Warning: changed fvec, mvec or pvec values must be provided as a comma-separated list with the right number of elements, without any blanks inside the list.

mvec BottomoniumShower:states(1S0) (default = {551}; minimum = 0)
The 1S0 bottomonium states that can be produced in the shower. Note that all vectors within this section, either of flags or parameters, must be the same length as this vector.

pvec BottomoniumShower:O(1S0)[1S0(1)] (default = {9.28}; minimum = 0.0)
The colour-singlet long-distance matrix elements <O[1S0(1)]> for the 1S0 bottomonium states. Units are GeV^3.

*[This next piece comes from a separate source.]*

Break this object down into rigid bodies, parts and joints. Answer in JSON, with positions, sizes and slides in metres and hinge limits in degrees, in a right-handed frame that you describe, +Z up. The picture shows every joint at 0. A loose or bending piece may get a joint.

pvec BottomoniumShower:O(1S0)[3S1(8)] (default = {0.15}; minimum = 0.0)
The colour-octet long-distance matrix elements <O[1S0(1)]> for the 1S0 bottomonium states. Units are GeV^3.

fvec BottomoniumShower:b2bbbar(1S0)[1S0(1)]b (default = {off})
Colour-singlet production of 1S0 bottomonium states via the splitting b → bbbar[1S0(1)] c.

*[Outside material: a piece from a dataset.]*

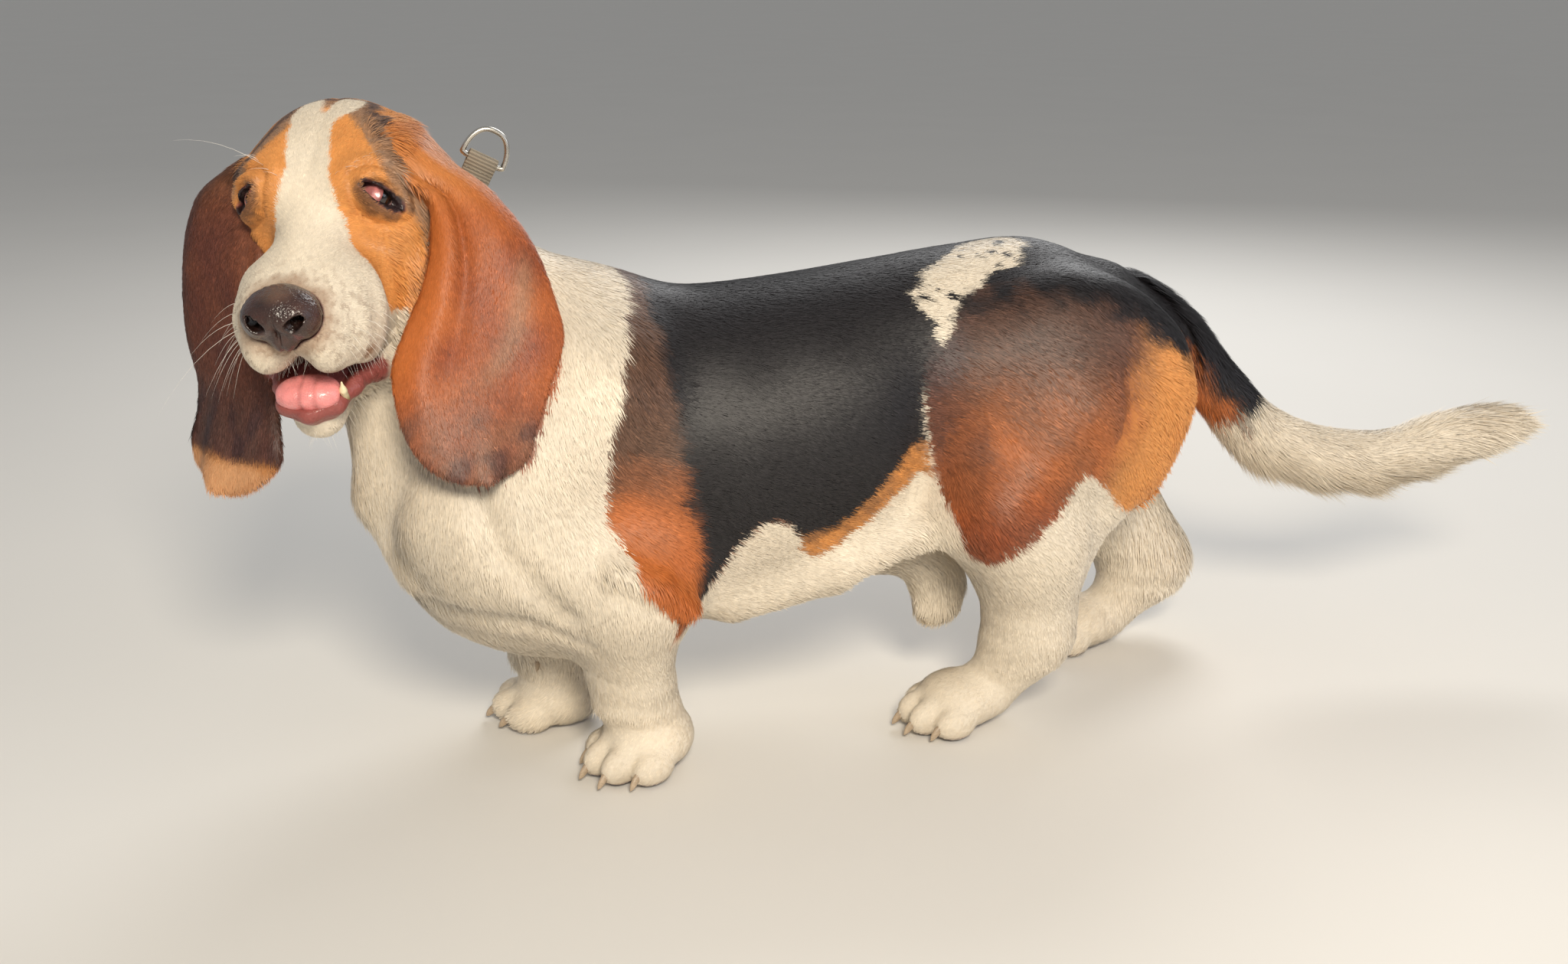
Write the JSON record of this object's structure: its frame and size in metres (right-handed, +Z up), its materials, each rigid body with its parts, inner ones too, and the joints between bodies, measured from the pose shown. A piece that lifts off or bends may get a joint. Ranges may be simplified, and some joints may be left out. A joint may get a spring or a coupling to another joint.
{
  "type": "basset hound",
  "caption": "Life-size standing hound model, head turned and lowered, long hanging ears, short legs, heavy body, trailing tail, with a webbing collar.",
  "frame": {"origin": "middle of the dog's bounding box, on the floor under it", "axes": "+X along the body from the head to the tail, +Y to the dog's right side, +Z up"},
  "size_m": [1.058, 0.2654, 0.4821],
  "materials": {
    "coat_white": "short smooth cream white coat",
    "coat_black": "short smooth black coat",
    "coat_tan": "short smooth tan coat",
    "coat_mahogany": "very short, fine red brown coat",
    "nose_leather": "moist, finely pebbled bare skin",
    "tongue": "wet soft tissue",
    "eye": "wet and glossy, dark brown",
    "claw_horn": "worn horn",
    "webbing": "woven flat webbing, grey beige",
    "ring_steel": "bright plated steel wire"
  },
  "bodies": {
    "root": {"chest": "coat_white", "loin": "coat_black", "sheath": "coat_white", "collar": "webbing", "neck": "coat_white", "foreleg_left": "coat_white", "foreleg_right": "coat_white", "forepaw_left": "coat_white", "forepaw_right": "coat_white", "thigh_left": "coat_black", "thigh_right": "coat_black", "shank_left": "coat_white", "shank_right": "coat_white", "hindpaw_left": "coat_white", "hindpaw_right": "coat_white", "claw_fore_left_1": "claw_horn", "claw_fore_left_2": "claw_horn", "claw_fore_left_3": "claw_horn", "claw_fore_left_4": "claw_horn", "claw_fore_left_dew": "claw_horn", "claw_fore_right_1": "claw_horn", "claw_fore_right_2": "claw_horn", "claw_fore_right_3": "claw_horn", "claw_fore_right_4": "claw_horn", "claw_fore_right_dew": "claw_horn", "claw_hind_left_1": "claw_horn", "claw_hind_left_2": "claw_horn", "claw_hind_left_3": "claw_horn", "claw_hind_left_4": "claw_horn", "claw_hind_right_1": "claw_horn", "claw_hind_right_2": "claw_horn", "claw_hind_right_3": "claw_horn", "claw_hind_right_4": "claw_horn", "tail_base": "coat_black", "tail_middle": "coat_white", "tail_tip": "coat_white", "head": "coat_tan", "nose": "nose_leather", "eye_left": "eye", "eye_right": "eye", "lower_jaw": "coat_white", "tongue": "tongue", "collar_ring": "ring_steel", "collar_tab": "webbing", "ear_left": "coat_mahogany", "ear_right": "coat_mahogany"}
  },
  "joints": []
}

fvec BottomoniumShower:g2bbbar(1S0)[1S0(1)]g (default = {off})
Colour-singlet production of 1S0 bottomonium states via the splitting g → bbbar[1S0(1)] g.

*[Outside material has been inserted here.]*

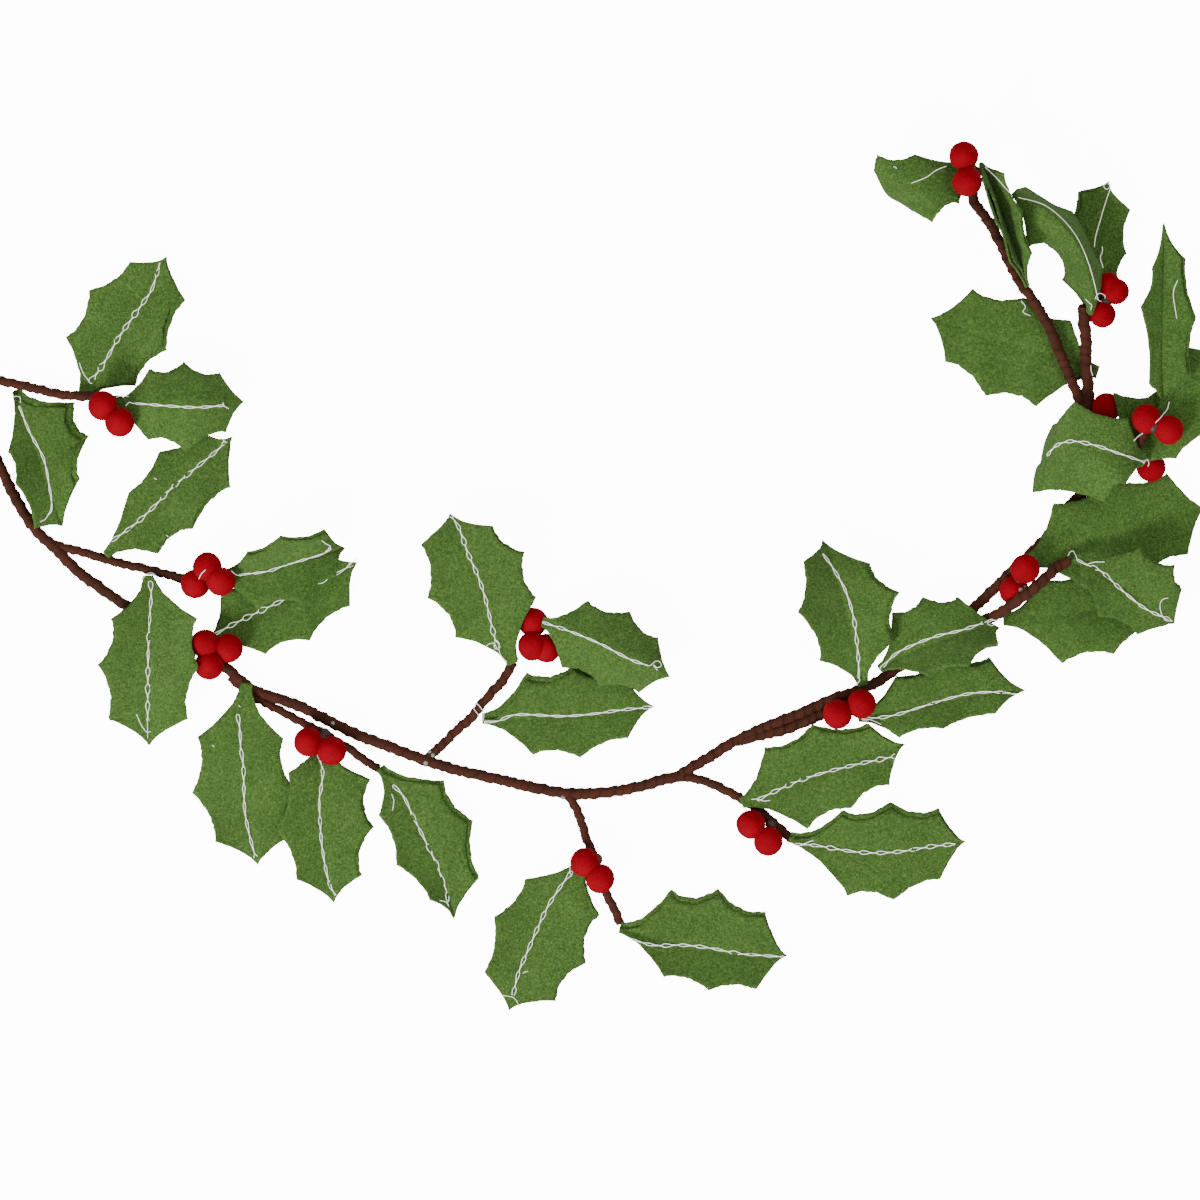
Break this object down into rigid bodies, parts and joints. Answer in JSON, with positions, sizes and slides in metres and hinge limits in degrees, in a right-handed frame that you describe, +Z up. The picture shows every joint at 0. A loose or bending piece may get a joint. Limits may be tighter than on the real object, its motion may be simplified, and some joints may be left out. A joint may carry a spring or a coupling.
{
  "type": "felt holly garland",
  "caption": "Holly garland of stitched double felt leaves and felt ball berries on a curved wrapped-wire stem, laid out flat as a shallow swag with side sprays.",
  "frame": {"origin": "on the flat underside of the main stem, at the lowest point of the swag", "axes": "+X runs along the swag to the right as seen from above, +Y away from the viewer to the swag's open side, +Z up off the surface it lies on"},
  "size_m": [0.6603, 0.4331, 0.0404],
  "materials": {
    "wrapped_stem": "matte wound tape",
    "green_felt": "matte wool felt",
    "red_felt": "matte wool felt",
    "silver_thread": "soft sheen thread"
  },
  "bodies": {
    "root": {"main_left": "wrapped_stem", "main_middle": "wrapped_stem", "branch_a": "wrapped_stem", "branch_b": "wrapped_stem", "branch_d": "wrapped_stem", "branch_e": "wrapped_stem", "branch_f": "wrapped_stem", "branch_g": "wrapped_stem", "branch_i": "wrapped_stem", "branch_h": "wrapped_stem", "branch_j": "wrapped_stem", "branch_n": "wrapped_stem", "branch_m": "wrapped_stem", "branch_o": "wrapped_stem", "leaf_a1": "green_felt", "leaf_a2": "green_felt", "leaf_a3": "green_felt", "leaf_b1": "green_felt", "leaf_b2": "green_felt", "leaf_b3": "green_felt", "leaf_c1": "green_felt", "leaf_c2": "green_felt", "leaf_d1": "green_felt", "leaf_d2": "green_felt", "leaf_e1": "green_felt", "leaf_e2": "green_felt", "leaf_e3": "green_felt", "leaf_f1": "green_felt", "leaf_f2": "green_felt", "leaf_g1": "green_felt", "leaf_g2": "green_felt", "leaf_h1": "green_felt", "leaf_h2": "green_felt", "leaf_h3": "green_felt", "leaf_j1": "green_felt", "leaf_j2": "green_felt", "leaf_k1": "green_felt", "leaf_k2": "green_felt", "leaf_m1": "green_felt", "leaf_o1": "green_felt", "leaf_o2": "green_felt", "leaf_n1": "green_felt", "leaf_n2": "green_felt", "leaf_m2": "green_felt", "leaf_m3": "green_felt", "berries_a": "red_felt", "berries_b": "red_felt", "berries_c": "red_felt", "berries_d": "red_felt", "berries_e": "red_felt", "berries_f": "red_felt", "berries_g": "red_felt", "berries_h": "red_felt", "berries_j": "red_felt", "berries_k": "red_felt", "berries_o": "red_felt", "berries_p": "red_felt", "berries_n": "red_felt", "berries_m": "red_felt"}
  },
  "joints": []
}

fvec BottomoniumShower:g2bbbar(1S0)[3S1(8)] (default = {off})
Colour-octet production of 1S0 bottomonium states via the splitting g → bbbar[3S1(8)].

Bottomonium 3S1 States

mvec BottomoniumShower:states(3S1) (default = {553,100553,200553}; minimum = 0)
The 3S1 bottomonium states that can be produced in the shower. Note that all vectors within this section, either of flags or parameters, must be the same length as this vector.

pvec BottomoniumShower:O(3S1)[3S1(1)] (default = {9.28,4.63,3.54}; minimum = 0.0)
The colour-singlet long-distance matrix elements <O[3S1(1)]> for the 3S1 bottomonium states. Units are GeV^3.

pvec BottomoniumShower:O(3S1)[3S1(8)] (default = {0.15,0.045,0.075}; minimum = 0.0)
The colour-octet long-distance matrix elements <O[3S1(8)]> for the 3S1 bottomonium states. Units are GeV^3.

fvec BottomoniumShower:b2bbbar(3S1)[3S1(1)]b (default = {off,off,off})
Colour-singlet production of 3S1 bottomonium states via the splitting b → bbbar[3S1(1)] c.

fvec BottomoniumShower:g2bbbar(3S1)[3S1(1)]gg (default = {off,off,off})
Colour-singlet production of 3S1 bottomonium states via the splitting g → bbbar[3S1(1)] g g.

fvec BottomoniumShower:g2bbbar(3S1)[3S1(8)] (default = {off,off,off})
Colour-octet production of 3S1 bottomonium states via the splitting g → bbbar[3S1(8)].

Bottomonium 3PJ States

mvec BottomoniumShower:states(3PJ) (default = {10551,20553,555}; minimum = 0)
The 3PJ bottomonium states that can be produced in the shower. Note that all vectors within this section, either of flags or parameters, must be the same length as this vector.

pvec BottomoniumShower:O(3PJ)[3P0(1)] (default = {0.085,0.085,0.085}; minimum = 0.0)
The color-singlet long-distance matrix elements <O[3P0(1)]>/m_Q^2 for the 3PJ bottomonium states. The remaining <O[3PJ(1)]>/m_Q^2 are calculated from these long-distance matrix elements. Units are GeV^3.

pvec BottomoniumShower:O(3PJ)[3S1(8)] (default = {0.04,0.04,0.04}; minimum = 0.0)
The color-octet long-distance matrix elements O[3S1(8)] for the 3PJ bottomonium states.

fvec BottomoniumShower:b2bbbar(3PJ)[3PJ(1)]b (default = {off,off,off})
Colour-singlet production of 3PJ bottomonium states via the splitting b → bbbar[3PJ(1)] c.

fvec BottomoniumShower:b2bbbar(3PJ)[3S1(8)]b (default = {off,off,off})
Colour-octet production of 3PJ bottomonium states via the splitting b → bbbar[3S1(8)] c.

fvec BottomoniumShower:g2bbbar(3PJ)[3PJ(1)]g (default = {off,off,off})
Colour-singlet production of 3PJ bottomonium states via the splitting g → bbbar[3PJ(1)] g.

fvec BottomoniumShower:g2bbbar(3PJ)[3S1(8)] (default = {off,off,off})
Colour-octet production of 3PJ bottomonium states via the splitting g → bbbar[3S1(8)].